The stock market often moves two steps forward, one step back

One of the hardest things to accept about the stock market is its volatility: prices rise and fall day to day, month to month, and year to year. One month an investor’s account has grown to a certain level, and the next month it has fallen back a few percent from that high, making the investor feel like he has “lost” money. Someone who is used to the steady, slow growth of a savings account may find this alarming. They may feel good when their portfolio hits a new high point, only to feel tricked when it inevitably drops back from that peak a few days or weeks later. Investors new to the market since 2003 may have found the big swings of 2007 especially disquieting, given that the three previous years featured remarkably low downward volatility and a fairly steady upward increase.

The truth is that choppy markets are normal: investors who want the potentially higher long-term gains that come with stock investing have to be willing to accept short-term declines. The annualized return on the U.S. stock market—as measured by the Standard & Poor’s 500 Stocks Index—was about 10.4% from Jan. 1926 through Nov. 2007, according to Standard & Poor’s. However, that does not mean stocks went up 10.4% year after year. In 1931, for instance, the market fell by almost 43%. In 1933, it gained 54%. The market fell during 23 calendar years in the period from 1926 through 2006. Despite that, the overall long term gain was over 10% a year.

Investors who get upset when their portfolios fall during a particular month are setting themselves up for disappointment more than a third of the time, on average. From Jan. 1926 through Nov. 2007, the S&P 500 Index fell almost 38% of the time, heading down during 371 of 983 months. Those declines included a 4.2% decline in November 2007. The index fell during four of the first 11 months of 2007, compared to 2006, when it fell during just one calendar month.

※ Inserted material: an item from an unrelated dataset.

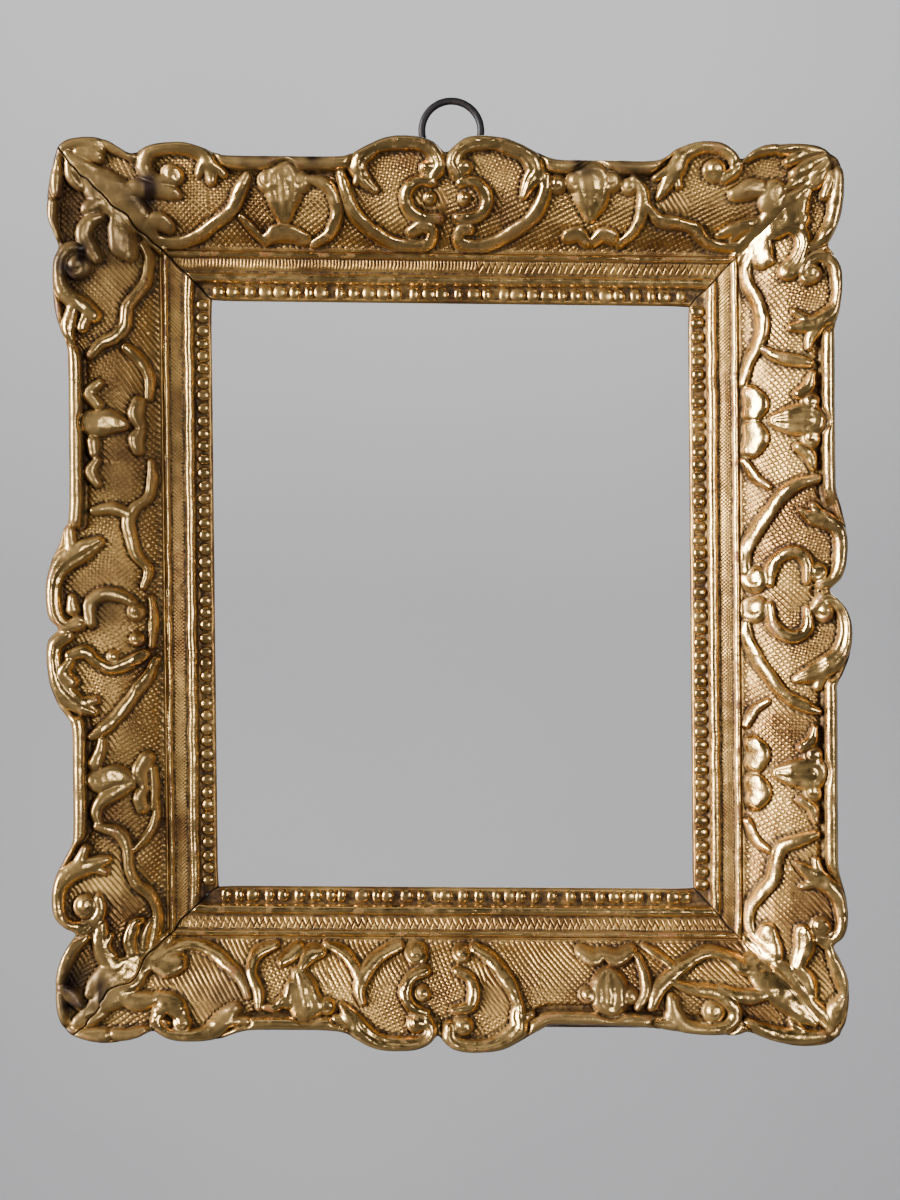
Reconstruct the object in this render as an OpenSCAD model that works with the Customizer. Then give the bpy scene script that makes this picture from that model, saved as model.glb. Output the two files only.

How can an investor stay focused while being pummeled by month-to-month declines in his portfolio? Looking back at the recent past may help. For instance, imagine a portfolio that was worth $95,000 at the beginning of the year and had grown to $102,000 in August. The investor would have been pretty happy in August, having enjoyed a return of over 7% in just eight months. Now suppose that the portfolio went up again in September to $105,000, but got knocked back in October to $102,000. Should the investor feel bad because she “lost” $3,000 in October and now has “only” $102,000 in her portfolio? Looking back a few months might make such a feeling appear silly. After all, this investor was quite happy to have $102,000 in August. Why is she upset to have that same amount of money just two months later?

The only investor who should be unhappy is the one who had counted on using $105,000 for a current purchase. In that case, the investor shouldn’t have trusted his money to the market, knowing that short-term volatility can be high. Long-term investors who don’t need to spend all their money today can afford to wait for future highs to boost their portfolios once again.